In a speech to police officers in July 2017, President Donald Trump made light of protecting people in police custody. “Don’t be too nice,” he told them to scattered laughter and cheers. Not anymore. It’s time to firmly reject the notion that law enforcement should play the role of a hostile force in American communities. The culture must be one of protection and service.

But how do we transform policing across 50 states, Washington, D.C., and the U.S. territories? Agency regulations and laws at every level of government will need to be reformulated to promote a culture in which police act as guardians, while professionals with expertise in areas like mental health and addiction are engaged where they can serve. Communities need to rethink where police resources are allocated, like routine traffic stops. Much of the transformation in policing will take place as part of a patchwork quilt. Some departments may move quickly, while others will prove more resistant to change.

That’s a key reason it’s critical for the Senate to pass the George Floyd Justice in Policing Act. The bill, which has already passed the House, would make it easier for federal prosecutors to prosecute police in excessive force cases under 18 USC 242, the federal civil rights statute, when state and local prosecutors decline to prosecute or when juries fail to convict. This law makes it a federal crime for law enforcement officers to deprive people of federally protected rights because of their race.

Current legal precedent requires that prosecutors prove “willfulness” — meaning they must establish, beyond a reasonable doubt, that a defendant intended to deprive a person of his or her constitutional rights. The George Floyd Act would reduce this inappropriately stringent burden to a more reasonable standard that would require proof of knowledge or recklessness, while still protecting officers from unwarranted prosecutions. Strengthening federal capabilities to backstop state criminal justice systems would deter lawless conduct.

The act includes other important measures. It would restore and expand law enforcement training in implicit bias, prohibit racial profiling and establish, for the first time, requirements for reporting use-of-force incidents so statistical trends can be analyzed and problems can be identified.

It’s impossible to dismiss the disparity between the arrests of violent white men like Dylan Roof, the white supremacist who killed nine people at Emanuel African Methodist Episcopal Church in Charleston, South Carolina, and was peacefully taken into custody the next morning and what happens to people of color like George Floyd, Eric Garner, Philando Castile, Breonna Taylor and others who are killed during arrests for minor crimes, during traffic stops or while sleeping in their beds. The act’s training and accountability measures are critical.

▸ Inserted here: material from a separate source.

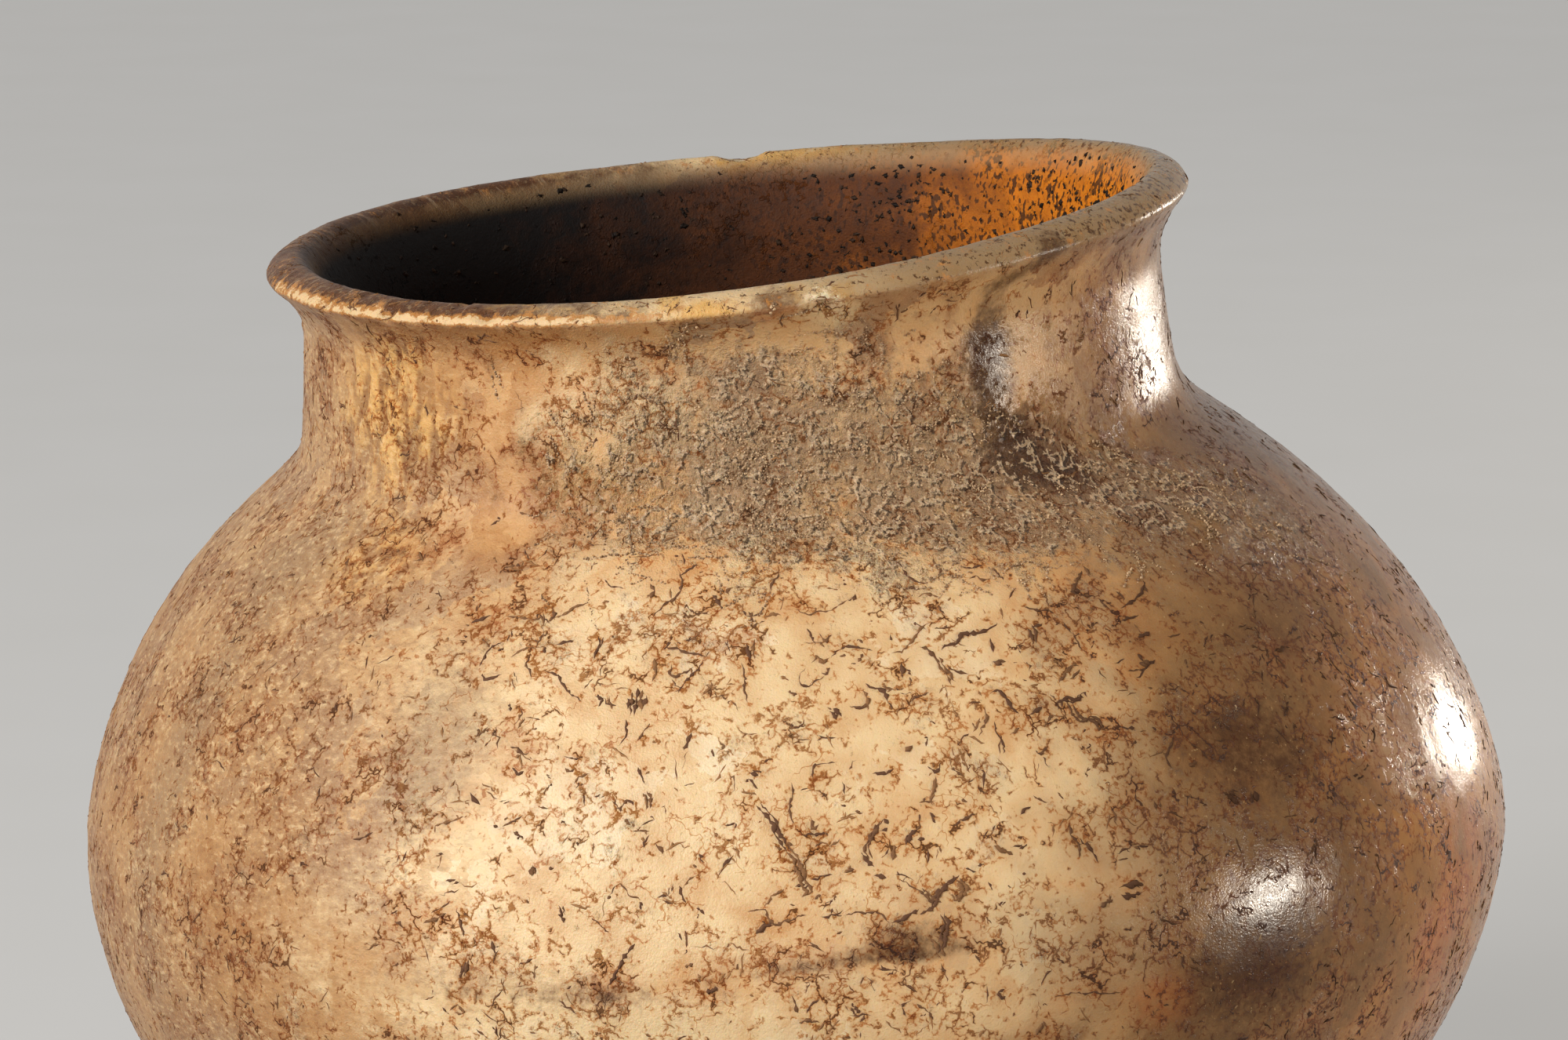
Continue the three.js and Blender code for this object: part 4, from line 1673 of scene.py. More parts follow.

The bill would also enhance the Justice Department’s role; it would reinforce the consent decree process that Trump’s first attorney general, Jeff Sessions, terminated and that Attorney General Merrick Garland restored on Friday by expanding resources and investigative authority. The consent decree process mandates and enforces constitutional policing, and it can ensure, for instance, the adoption of use-of-force policies, limits on procedures to police mass gatherings and protection of First Amendment rights.

In their closing argument, Chauvin prosecutors pointed to the Minneapolis Police Department’s motto: “to protect with courage, to serve with compassion.” Re-envisioning policing so officers focus on actually getting to know the communities they protect and serve would give meaning to mottos like this. Deadly force must be used, if ever, only as a true last resort.

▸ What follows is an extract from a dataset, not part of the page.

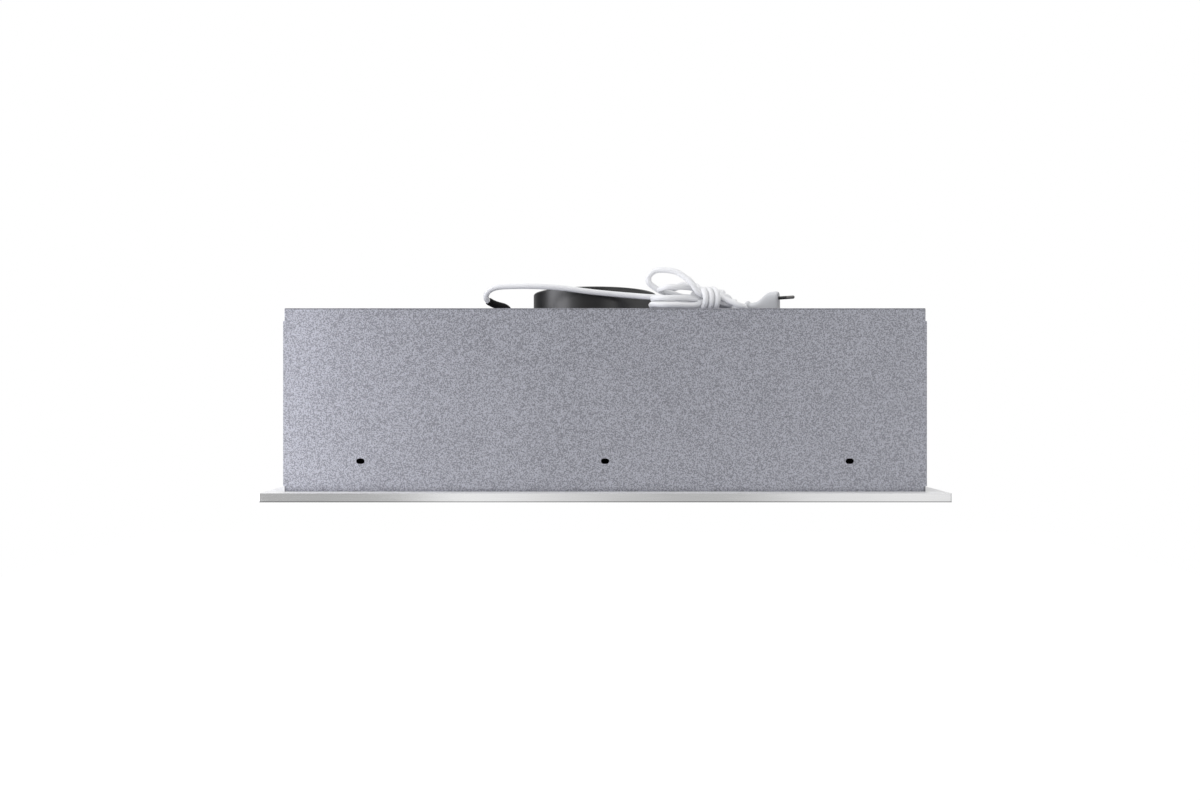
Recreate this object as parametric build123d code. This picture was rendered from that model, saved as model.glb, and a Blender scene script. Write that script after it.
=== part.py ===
from build123d import *
from math import cos, dist, pi, radians, sin, sqrt, tan
import os

# A built-in range hood. The origin is at the centre of the underside of its
# flange, the front faces -Y, +X is to the right and +Z is up. Millimetres.

# Flange that shows under the cabinet, a folded stainless pan
trim_w = 700.0
trim_d = 300.0
trim_h = 9.0
trim_sheet = 0.8
trim_corner = 1.2

# Galvanised casing
body_w = 660.0
body_d = 268.0
body_h = 189.0
sheet = 0.8
bend = 1.6
foot_flange = 18.0
side_return = 20.0
top_return = 28.0
side_sheet = 1.5
side_lift = 5.7
side_drop = 13.3
panel_gap = 0.5

# Slots in the front and back walls
slot_pitch = 252.0
slot_len = 8.5
slot_w = 5.6
slot_rise = 31.3
slot_sides = (-1, 0, 1)

# Rivets and screws
rivet_head_r = 3.0
rivet_head_h = 1.1
rivet_r = 1.6
rivet_tail_r = 2.2
rivet_tail_h = 1.2
rivet_pitch = 65.0
screw_head_r = 3.6
screw_head_h = 2.2
screw_r = 1.9
screw_tail = 4.0
screw_clear = 0.1
trim_screw_pitch = 190.0
trim_screw_count = 4
side_screw_pitch = 150.0

# Grease filters and the wells that hold them
web_half = 5.0
well_w = 300.0
well_d = 172.0
well_back_gap = 2.0
well_h = 10.7
well_ledge = 5.0
filter_gap = 1.0
filter_t = 9.0
filter_lift = 0.6
filter_side_bar = 13.0
filter_front_bar = 28.0
filter_rear_bar = 14.0
mesh_groove = 4.0
mesh_t = 1.6
grille_t = 0.8
grille_hole_l = 12.0
grille_hole_w = 5.0
grille_pitch_x = 15.0
grille_pitch_y = 8.0
pivot_r = 2.0
pivot_clear = 0.06
pivot_reach = 2.2

# Filter latches
latch_w = 36.0
latch_d = 10.0
latch_t = 3.2
latch_travel = 5.0
latch_clear = 0.4
latch_lip_w = 3.0
latch_lip_t = 1.4
tongue_w = 22.0
tongue_t = 1.8
tongue_short = 0.4
latch_spring_r = 1.4
latch_spring_l = 1.2
latch_grip_r = 4.0

# Lamps
lamp_x = 230.0
lamp_hole_r = 23.0
lamp_lens_r = 19.5
lamp_flange_r = 27.0
lamp_flange_t = 1.5
lamp_lip = 0.7
lens_t = 1.8
lens_rim_r = 22.0
lens_rim_t = 1.0
lamp_cup_h = 20.0
lamp_cup_wall = 1.5
lamp_board_r = 22.0
lamp_board_t = 1.6
lamp_board_rise = 9.0
led_size = 3.5
led_t = 0.8
led_ring_r = 12.0
led_count = 6
recess = 0.2

# Controls
button_count = 5
button_pitch = 25.0
button_r = 6.0
button_clear = 0.25
button_travel = 2.5
button_flange_r = 7.4
button_flange_t = 1.2
button_stem_r = 2.0
button_dish = 0.5
guide_h = 5.6
guide_wall = 1.3
window_w = 132.0
window_d = 22.0
window_r = 6.0
bezel_w = 150.0
bezel_d = 36.0
bezel_t = 1.6
control_h = 22.0
control_wall = 1.6
board_t = 1.6
board_drop = 4.0
board_rest = 3.0
switch_size = 6.4
switch_h = 2.0
button_spring_wall = 0.9
button_spring_gap = 0.4
stem_gap = 0.5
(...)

Although immediate passage of the George Floyd Act would be ideal, no clear consensus has emerged among senators yet, despite the urgent, vivid need for its reforms. Much like 17-year-old Darnella Frazier’s prescient recording of Floyd’s final moments, the national focus on America’s need for reform must be unshakable. Change comes when enough people unite to demand it, and that includes at the ballot box.

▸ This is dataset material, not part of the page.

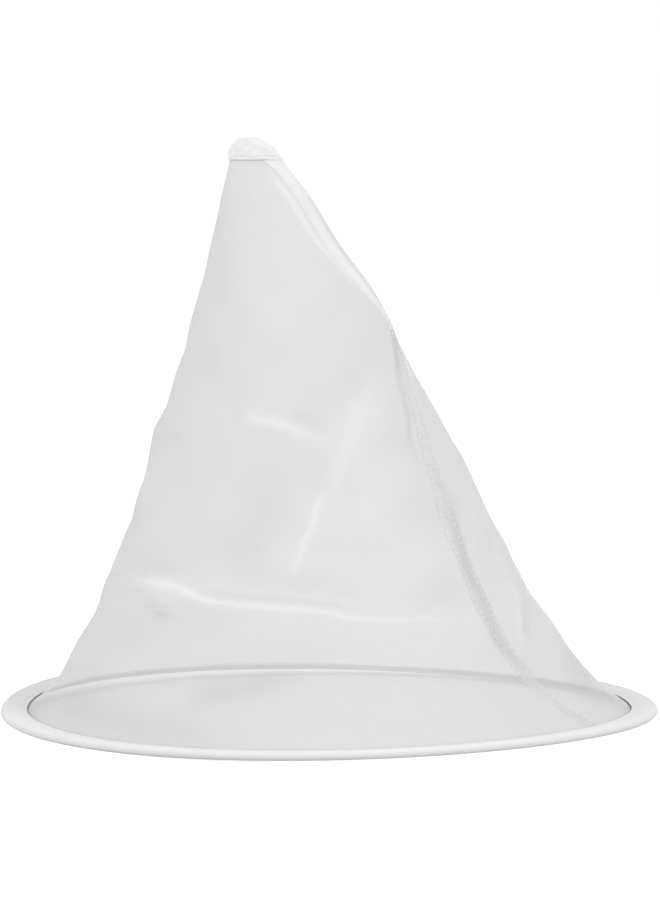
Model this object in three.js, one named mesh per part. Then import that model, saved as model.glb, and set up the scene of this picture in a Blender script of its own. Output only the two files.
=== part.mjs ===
// A cone of fine filter cloth for straining honey, standing mouth down on its sewn rim.
// Three pieces: the cloth cone, the wire hoop that holds its mouth round, and the tape that binds
// the cloth's edge to the hoop. Millimetres, +Z up, the table at z = 0, the rim's centre at x = y = 0,
// the face that is seen first towards -Y.
import * as THREE from "three";

// Driving dimensions of the rim
const rimDiameter = 300; // outside of the bound rim
const bindingWidth = 12; // the brim, from its outer edge to its inner edge
const wireDiameter = 2; // the hoop's round spring wire
const tapeThickness = 0.5; // one layer of binding tape
const clothThickness = 0.6; // one layer of filter cloth with its loft
const layerGap = 0.3; // air between sewn layers
const wireClearance = 0.4; // air round the wire in its pocket
const stitchMargin = 1; // from the wire's pocket to the cloth's raw edge

// Driving dimensions of the cone
const coneHeight = 263.5; // table to the top of the folded point
const lean = 25; // how far the whole cone leans to the left
const nod = 11.5; // how much further the point itself nods over
const nodBend = 5; // the higher, the nearer to the point the nod starts
const pointWidth = 24; // the flattened point, across
const pointThickness = 3.4; // the flattened point, front to back
const foldHeight = 11; // the folded and stitched end of the point
const foldStep = 0.6; // how far that fold stands proud of the cloth below it
const sideDraw = 17.5; // how far the slack sides would draw in at the brim from a straight cone
const flareHeight = 20; // height in which the cloth turns out into the brim
const drawFade = 235; // height above the brim where the drawing in ends
const frontDraw = 0.6; // share of the side draw that the front and the back have too

// Driving dimensions of the felled side seam
const seamWidth = 9;
const seamStep = 0.6; // the seam's extra layer
const seamFootAngle = -40; // degrees round from +X, above the brim
const seamSwing = 9.5; // degrees that its foot swings back towards the right, at the brim
const seamSwingHeight = 20; // height in which that swing fades
const seamKneeHeight = 178; // the seam meets the right side here and runs up it to the point
const seamTopSwing = 20; // degrees that it comes back to the front on its way from there to the point

// Creases of the soft cloth. Each runs through places given as degrees round and height. It stands
// out by its rise, or in where that is less than nothing, and fades over its reach to each side.
const creases = [
  { path: [[-172, 64], [-139, 70], [-112, 66], [-79, 61], [-48, 54]], rise: -1, above: 10, below: 5 },
  { path: [[-170, 60], [-139, 65], [-112, 60], [-79, 56], [-49, 49]], rise: 2.7, above: 5, below: 26 },
  { path: [[-110, 139], [-94, 134], [-85, 128]], rise: 1.7, above: 5, below: 12 },
  { path: [[-57, 150], [-66, 134], [-75, 118]], rise: 1.9, above: 10, below: 10 },
  { path: [[-79, 114], [-86, 100], [-95, 72]], rise: 1.6, above: 7, below: 7 },
  { path: [[-178, 132], [-145, 130]], rise: 1.3, above: 8, below: 8 },
  { path: [[-18, 191], [-6, 187]], rise: 2.2, above: 10, below: 9 },
  { path: [[-15, 86], [-20, 67], [-24, 38]], rise: -0.9, above: 7, below: 7 },
  { path: [[70, 58], [100, 66], [128, 66]], rise: 2.6, above: 7, below: 11 },
  { path: [[60, 150], [84, 128], [96, 92]], rise: 1.8, above: 9, below: 9 },
  { path: [[150, 170], [128, 140]], rise: 1.4, above: 9, below: 8 },
];

// How finely the round forms are divided
const rimDivisions = 64;
const wireSides = 8;
const clothColumns = 60;
const skirtRows = 15; // rows from the brim to the top of the flaring skirt
const skirtHeight = 76;
const upperRows = 15; // rows from there to the fold

const degree = Math.PI / 180;

// Worked out from the driving dimensions
const rimRadius = rimDiameter / 2;
const pocketRadius = wireDiameter / 2 + wireClearance;
const rimThickness = 2 * (pocketRadius + tapeThickness);
const wireRadialPlace = rimRadius - tapeThickness - pocketRadius;
const wireHeight = rimThickness / 2;
const brimInnerRadius = rimRadius - bindingWidth;
const slotHalf = clothThickness / 2 + layerGap;
const clothEdgeRadius = wireRadialPlace - pocketRadius - stitchMargin;
const mouthRadius = brimInnerRadius - 2 * layerGap;
const clothTop = wireHeight + clothThickness / 2;
const foldBase = coneHeight - foldHeight;

const mix = (a, b, t) => a + (b - a) * t;
const clamp = (x, low, high) => Math.min(high, Math.max(low, x));

// The hoop: a ring of round wire.
function hoopGeometry() {
  const section = [];
  for (let i = 0; i <= wireSides; i++) {
    const a = ((i % wireSides) / wireSides) * 2 * Math.PI;
    section.push(
      new THREE.Vector2(
        wireRadialPlace + (wireDiameter / 2) * Math.cos(a),
        wireHeight + (wireDiameter / 2) * Math.sin(a),
      ),
    );
  }
  return standing(new THREE.LatheGeometry(section, rimDivisions));
}

// The binding: tape folded round the hoop, with its two edges turned under, and a slot between them
// that takes the cloth. The lower edge lies flat on the table.
function bindingGeometry() {
  const outline = new THREE.Shape();
  const legEnd = brimInnerRadius;
  const round = rimThickness / 2;
  const pocketAngle = Math.asin(slotHalf / pocketRadius);
  outline.moveTo(legEnd, 0);
  outline.lineTo(rimRadius - round, 0);
  outline.absarc(rimRadius - round, wireHeight, round, -Math.PI / 2, Math.PI / 2, false);
  outline.lineTo(legEnd, rimThickness);
  outline.lineTo(legEnd, wireHeight + slotHalf);
  outline.absarc(wireRadialPlace, wireHeight, pocketRadius, Math.PI - pocketAngle, pocketAngle - Math.PI, true);
  outline.lineTo(legEnd, wireHeight - slotHalf);
  outline.closePath();
  const arcPoints = 4;
  const section = outline.getPoints(arcPoints);
  const closed = section.at(-1).distanceTo(section[0]) < layerGap / 100;
  if (!closed) section.push(section[0].clone());
  return standing(new THREE.LatheGeometry(section, rimDivisions));
}

// LatheGeometry turns its section about +Y, so the ring is laid down to turn about +Z.
function standing(lathe) {
  return lathe.rotateX(Math.PI / 2);
}

// The cone's sections are ovals, as round as the hoop at the brim and flat at the point.
function clothSection(height) {
  const t = (height - clothTop) / (foldBase - clothTop);
  const rise = height - clothTop;
  const share = clamp(rise / (coneHeight - clothTop), 0, 1);
  const drawing = sideDraw * (1 - Math.exp(-rise / flareHeight)) * (1 - rise / drawFade);
  const draw = Math.max(0, drawing);
  const inFold = clamp((height - foldBase) / foldHeight, 0, 1);
  const closing = Math.sqrt(1 - inFold ** 2);
  const up = Math.min(t, 1);
  return {
    centre: -lean * share - nod * share ** nodBend,
    halfWidth: (mix(mouthRadius, pointWidth / 2, up) - draw) * closing,
    halfDepth: (mix(mouthRadius, pointThickness / 2, up) - frontDraw * draw) * closing,
    pinch: up ** 2 / 2,
  };
}

// How near a place on the cloth is to one crease, where 1 is the crease's own reach.
function creaseAway(crease, angle, height, radius) {
  let nearest = Infinity;
  for (let i = 1; i < crease.path.length; i++) {
    const [fromAngle, fromHeight] = crease.path[i - 1];
    const [toAngle, toHeight] = crease.path[i];
    const turned = angle - fromAngle * degree;
    const across = Math.atan2(Math.sin(turned), Math.cos(turned)) * radius;
    const up = height - fromHeight;
    const run = (toAngle - fromAngle) * degree * radius;
    const climb = toHeight - fromHeight;
    const along = clamp((across * run + up * climb) / (run ** 2 + climb ** 2), 0, 1);
    const over = up - along * climb;
    const reach = over > 0 ? crease.above : crease.below;
    nearest = Math.min(nearest, Math.hypot(across - along * run, over) / reach);
  }
  return nearest;
}

// How far the creases move the cloth out at one place.
function creaseRise(angle, height) {
  const radius = clothSection(height).halfWidth;
  let rise = 0;
  for (const crease of creases) {
    rise += crease.rise * Math.exp(-(creaseAway(crease, angle, height, radius) ** 1.5));
  }
  return rise;
}

// A point of the cloth at one angle, in radians, and height, moved out from its outer face.
function clothPoint(angle, height, out) {
  const section = clothSection(height);
  const move = creaseRise(angle, height) + out;
  const side = Math.sin(angle);
  return new THREE.Vector3(
    section.centre + (section.halfWidth + move) * Math.cos(angle),
    (section.halfDepth + move) * side * Math.abs(side) ** section.pinch,
    height,
  );
}

// How far across a wall of one thickness is, measured level, where the cloth slopes.
function levelThickness(height) {
  const step = 0.5;
  const slope = (clothSection(height + step).halfWidth - clothSection(height).halfWidth) / step;
  return clothThickness * Math.hypot(1, slope);
}

// The angle of each column of the grid at one height. The first four columns are the two steps of
// the seam, so that its band keeps its width all the way up.
function columnAngles(height) {
  const section = clothSection(Math.min(height, foldBase));
  const up = clamp((height - clothTop) / (seamKneeHeight - clothTop), 0, 1);
  const swing = seamSwing * Math.exp(-((Math.max(0, height) / seamSwingHeight) ** 1.5));
  const past = clamp((height - seamKneeHeight) / (foldBase - seamKneeHeight), 0, 1);
  const topSwing = seamTopSwing * Math.sin(Math.PI * past);
  const edge = (seamFootAngle * (1 - up ** 4) + swing - topSwing) * degree;
  const band = seamWidth / ((section.halfWidth + section.halfDepth) / 2);
  const step = band / 8;
  const angles = [edge - band - step, edge - band, edge, edge + step];
  const rest = clothColumns - angles.length;
  const open = 2 * Math.PI - band - 2 * step;
  for (let i = 1; i <= rest; i++) angles.push(edge + step + (open * i) / (rest + 1));
  return angles;
}

const inSeam = (column) => column === 1 || column === 2;

// Heights of the grid's rows from the brim to the fold: closer together where the cloth flares.
function rowHeights() {
  const heights = [];
  const bottom = clothTop + clothThickness / 2;
  for (let i = 0; i < skirtRows; i++) heights.push(mix(bottom, skirtHeight, (i / skirtRows) ** 1.2));
  for (let i = 0; i <= upperRows; i++) heights.push(mix(skirtHeight, foldBase - foldStep, i / upperRows));
  return heights;
}

// The cone: outer face up to the crest of the fold, inner face up to the closing seam below it.
function clothGeometry() {
  const positions = [];
  const faces = [];
  const addRow = (points) => {
    const first = positions.length / 3;
    for (const p of points) positions.push(p.x, p.y, p.z);
    return first;
  };
  const ringPoints = (radius, height) =>
    columnAngles(clothTop).map(
      (a) => new THREE.Vector3(radius * Math.cos(a), radius * Math.sin(a), height),
    );
  const rowPoints = (height, out, seamOut) =>
    columnAngles(height).map((a, column) => clothPoint(a, height, out + (inSeam(column) ? seamOut : 0)));
  const join = (a, b, outwards) => {
    for (let i = 0; i < clothColumns; i++) {
      const j = (i + 1) % clothColumns;
      if (outwards) faces.push(a + i, a + j, b + j, a + i, b + j, b + i);
      else faces.push(a + i, b + j, a + j, a + i, b + i, b + j);
    }
  };
  const closeOver = (row, tip, outwards) => {
    const pole = addRow([tip]);
    for (let i = 0; i < clothColumns; i++) {
      const j = (i + 1) % clothColumns;
      if (outwards) faces.push(row + i, row + j, pole);
      else faces.push(row + j, row + i, pole);
    }
  };

  const outer = [addRow(ringPoints(clothEdgeRadius, clothTop)), addRow(ringPoints(mouthRadius, clothTop))];
  for (const h of rowHeights()) outer.push(addRow(rowPoints(h, 0, seamStep)));
  for (const h of foldHeights()) outer.push(addRow(rowPoints(h, foldStep, 0)));
  for (let i = 1; i < outer.length; i++) join(outer[i - 1], outer[i], true);
  const crest = clothSection(coneHeight);
  closeOver(outer.at(-1), new THREE.Vector3(crest.centre, 0, coneHeight), true);

  const under = clothTop - clothThickness;
  const inner = [addRow(ringPoints(clothEdgeRadius, under)), addRow(ringPoints(mouthRadius, under))];
  for (const h of rowHeights()) inner.push(addRow(rowPoints(h, -levelThickness(h), 0)));
  for (let i = 1; i < inner.length; i++) join(inner[i - 1], inner[i], false);
  const closing = clothSection(foldBase - foldStep);
  closeOver(inner.at(-1), new THREE.Vector3(closing.centre, 0, foldBase), false);
  join(inner[0], outer[0], true);

  const geometry = new THREE.BufferGeometry();
  geometry.setAttribute("position", new THREE.Float32BufferAttribute(positions, 3));
  geometry.setIndex(faces);
  geometry.computeVertexNormals();
  return geometry;
}

// Rows of the folded point, closing over its rounded crest.
function foldHeights() {
  const shares = [0, 0.3, 0.6, 0.82, 0.95];
  return shares.map((share) => foldBase + share * foldHeight);
}

const filterCloth = new THREE.MeshStandardMaterial({
  color: 0xe9eae9,
  roughness: 0.75,
  metalness: 0,
  transparent: true,
  opacity: 0.85,
});
const bindingTape = new THREE.MeshStandardMaterial({ color: 0xf3f3f1, roughness: 0.85, metalness: 0 });
const springWire = new THREE.MeshStandardMaterial({ color: 0x9fa3a6, roughness: 0.35, metalness: 1 });

function piece(name, geometry, material) {
  const mesh = new THREE.Mesh(geometry, material);
  mesh.name = name;
  return mesh;
}

const honeyFilter = new THREE.Group();
honeyFilter.add(
  piece("filter_cone", clothGeometry(), filterCloth),
  piece("rim_binding", bindingGeometry(), bindingTape),
  piece("rim_hoop", hoopGeometry(), springWire),
);

export default honeyFilter;
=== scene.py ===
import math

import bpy
import numpy as np
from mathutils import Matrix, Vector


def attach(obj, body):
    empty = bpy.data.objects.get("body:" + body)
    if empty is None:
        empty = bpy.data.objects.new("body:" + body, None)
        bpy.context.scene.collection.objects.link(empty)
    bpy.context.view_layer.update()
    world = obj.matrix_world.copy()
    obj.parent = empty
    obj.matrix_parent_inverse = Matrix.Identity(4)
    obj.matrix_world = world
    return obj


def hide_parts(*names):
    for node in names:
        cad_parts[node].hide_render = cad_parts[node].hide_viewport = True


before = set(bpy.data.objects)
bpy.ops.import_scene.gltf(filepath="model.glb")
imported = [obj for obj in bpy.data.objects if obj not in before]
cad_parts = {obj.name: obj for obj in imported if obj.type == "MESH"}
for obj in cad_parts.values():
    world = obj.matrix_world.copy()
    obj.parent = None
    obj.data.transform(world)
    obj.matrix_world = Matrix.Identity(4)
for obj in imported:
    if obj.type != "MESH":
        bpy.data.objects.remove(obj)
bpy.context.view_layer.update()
print("frame loaded")

mm = 0.001
degree = math.pi / 180
tiny = 1e-6  # keeps divisions off nought


# meshes, with all their sizes in millimetres


def newPiece(name, places, faces, flat):
    # flat gives each corner of each face its place on the cut cloth
    mesh = bpy.data.meshes.new(name)
    points = [tuple(p) for p in np.asarray(places) * mm]
    mesh.from_pydata(points, [], [tuple(int(i) for i in f) for f in faces])
    layer = mesh.uv_layers.new(name="flatCloth")
    layer.uv.foreach_set("vector", (np.asarray(flat) * mm).astype(np.float32).ravel())
    mesh.polygons.foreach_set("use_smooth", [True] * len(mesh.polygons))
    mesh.update()
    piece = bpy.data.objects.new(name, mesh)
    bpy.context.scene.collection.objects.link(piece)
    return piece


def addPaintedShading(piece, tone):
    layer = piece.data.attributes.new("paintedCreaseShading", "FLOAT", "POINT")
    layer.data.foreach_set("value", np.asarray(tone, np.float32))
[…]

To paraphrase John Lewis, this isn’t the work of a day or a month or a year; it is the work of a lifetime. If people give up because results don’t come quickly enough, they won’t get them at all. It’s apparent that Tuesday’s verdict was an important moment, but alone, it isn’t the justice that Floyd deserves or that our country requires.

Passing the George Floyd Act would put us on a path toward restoring credibility in policing and ensuring that communities regain confidence in law enforcement. Elected officials who claim to be pro-police should be lining up to make sure this important measure passes. Even with the act in place, law enforcement would still have serious work to do. Chauvin’s final moments in the courtroom, when he was handcuffed and taken into custody, sent a strong message to both communities and law enforcement officers that killings like this must stop. But it is still just one case. Accountability has to become the culture if we’re really going to have justice for George Floyd.